____ Data provided

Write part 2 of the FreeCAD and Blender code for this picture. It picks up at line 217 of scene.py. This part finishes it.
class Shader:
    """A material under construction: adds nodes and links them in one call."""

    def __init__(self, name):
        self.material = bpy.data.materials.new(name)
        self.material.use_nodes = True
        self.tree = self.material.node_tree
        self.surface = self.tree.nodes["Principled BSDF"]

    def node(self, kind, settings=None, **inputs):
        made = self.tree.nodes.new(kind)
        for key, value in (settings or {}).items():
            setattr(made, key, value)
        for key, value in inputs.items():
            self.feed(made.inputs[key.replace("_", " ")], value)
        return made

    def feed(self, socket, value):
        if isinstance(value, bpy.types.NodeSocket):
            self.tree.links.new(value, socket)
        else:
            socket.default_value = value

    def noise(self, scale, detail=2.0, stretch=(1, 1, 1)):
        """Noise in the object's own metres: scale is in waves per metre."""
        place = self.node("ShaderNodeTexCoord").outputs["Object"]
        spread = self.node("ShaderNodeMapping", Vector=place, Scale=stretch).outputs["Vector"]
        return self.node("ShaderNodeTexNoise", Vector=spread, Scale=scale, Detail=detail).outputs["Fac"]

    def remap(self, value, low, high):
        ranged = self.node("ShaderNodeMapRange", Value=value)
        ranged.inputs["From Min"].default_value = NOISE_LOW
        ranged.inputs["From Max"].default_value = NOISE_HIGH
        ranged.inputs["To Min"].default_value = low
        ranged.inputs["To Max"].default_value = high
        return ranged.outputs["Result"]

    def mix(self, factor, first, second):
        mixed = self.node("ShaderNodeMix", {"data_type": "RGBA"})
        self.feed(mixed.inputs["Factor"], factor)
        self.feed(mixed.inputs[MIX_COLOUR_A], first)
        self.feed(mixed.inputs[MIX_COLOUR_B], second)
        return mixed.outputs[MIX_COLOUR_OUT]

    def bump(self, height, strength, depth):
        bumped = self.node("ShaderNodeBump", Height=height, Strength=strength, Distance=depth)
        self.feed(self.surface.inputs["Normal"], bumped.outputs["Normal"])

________

◆ **Objective**: Reproduce all the data word for word.

◆ **Written solution**:
Write part 2 of the FreeCAD and Blender code for this picture. It picks up at line 217 of scene.py. This part finishes it.
class Shader:
    """A material under construction: adds nodes and links them in one call."""

    def __init__(self, name):
        self.material = bpy.data.materials.new(name)
        self.material.use_nodes = True
        self.tree = self.material.node_tree
        self.surface = self.tree.nodes["Principled BSDF"]

    def node(self, kind, settings=None, **inputs):
        made = self.tree.nodes.new(kind)
        for key, value in (settings or {}).items():
            setattr(made, key, value)
        for key, value in inputs.items():
            self.feed(made.inputs[key.replace("_", " ")], value)
        return made

    def feed(self, socket, value):
        if isinstance(value, bpy.types.NodeSocket):
            self.tree.links.new(value, socket)
        else:
            socket.default_value = value

    def noise(self, scale, detail=2.0, stretch=(1, 1, 1)):
        """Noise in the object's own metres: scale is in waves per metre."""
        place = self.node("ShaderNodeTexCoord").outputs["Object"]
        spread = self.node("ShaderNodeMapping", Vector=place, Scale=stretch).outputs["Vector"]
        return self.node("ShaderNodeTexNoise", Vector=spread, Scale=scale, Detail=detail).outputs["Fac"]

    def remap(self, value, low, high):
        ranged = self.node("ShaderNodeMapRange", Value=value)
        ranged.inputs["From Min"].default_value = NOISE_LOW
        ranged.inputs["From Max"].default_value = NOISE_HIGH
        ranged.inputs["To Min"].default_value = low
        ranged.inputs["To Max"].default_value = high
        return ranged.outputs["Result"]

    def mix(self, factor, first, second):
        mixed = self.node("ShaderNodeMix", {"data_type": "RGBA"})
        self.feed(mixed.inputs["Factor"], factor)
        self.feed(mixed.inputs[MIX_COLOUR_A], first)
        self.feed(mixed.inputs[MIX_COLOUR_B], second)
        return mixed.outputs[MIX_COLOUR_OUT]

    def bump(self, height, strength, depth):
        bumped = self.node("ShaderNodeBump", Height=height, Strength=strength, Distance=depth)
        self.feed(self.surface.inputs["Normal"], bumped.outputs["Normal"])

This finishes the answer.